Does anyone know if the solder connections are user-friendly? @Renate NST?
Replacing a USB socket is always the best fix.
I've still had good luck with blowing all the lint out of the socket and
carefully squashing the shell a bit to make the physical fit tighter.
Renate NST said:
Replacing a USB socket is always the best fix.
I've still had good luck with blowing all the lint out of the socket and
carefully squashing the shell a bit to make the physical fit tighter.
Click to expand...
Click to collapse
Thanks. I'll give that a shot before disassembly but I'm not thinking that will solve the problem based on the way it behaves when the plug is jiggled. So far I can still charge if I am determined enough to find the sweet spot. I'm just hoping there's enough left of the solder tabs/points/? to allow a resolder if that's what's needed.

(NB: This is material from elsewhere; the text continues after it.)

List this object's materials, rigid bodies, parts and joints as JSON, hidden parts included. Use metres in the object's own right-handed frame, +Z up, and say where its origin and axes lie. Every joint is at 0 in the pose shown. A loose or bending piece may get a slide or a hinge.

So finally I brought together all the tools needed and followed this guide to take the NST apart. Everything went smoothly and now I know I can easily replace the battery (although I'd be unlikely to do so since a new battery would probably cost more than another NST...). And....I got it all back together without misadventure (other than it turning on while trying to get the case back repositioned) and it all seems to work fine. That's the good news.
The bad news: as I feared, most of the contact points for the USB socket are so tiny that human hands could not possibly deal with them. At least not my human hands, and even if they could, I don't have a soldering tool tiny enough to even think about reheating a joint. It took a powerful magnifying glass to inspect what I could see of the joints and I did not find anything amiss. I even inserted the USB plug and gently jiggled it to see if anything betrayed a loose connection. NADA.
So, I'm out a few bucks for the tools but mostly I just now know that this situation is not going to get any better. I can charge by carefully inserting and tapping on the connector until I get a steady LED and the charging image comes up on the screen. I can do everything else via WiFi (but no USB Audio for this device any more).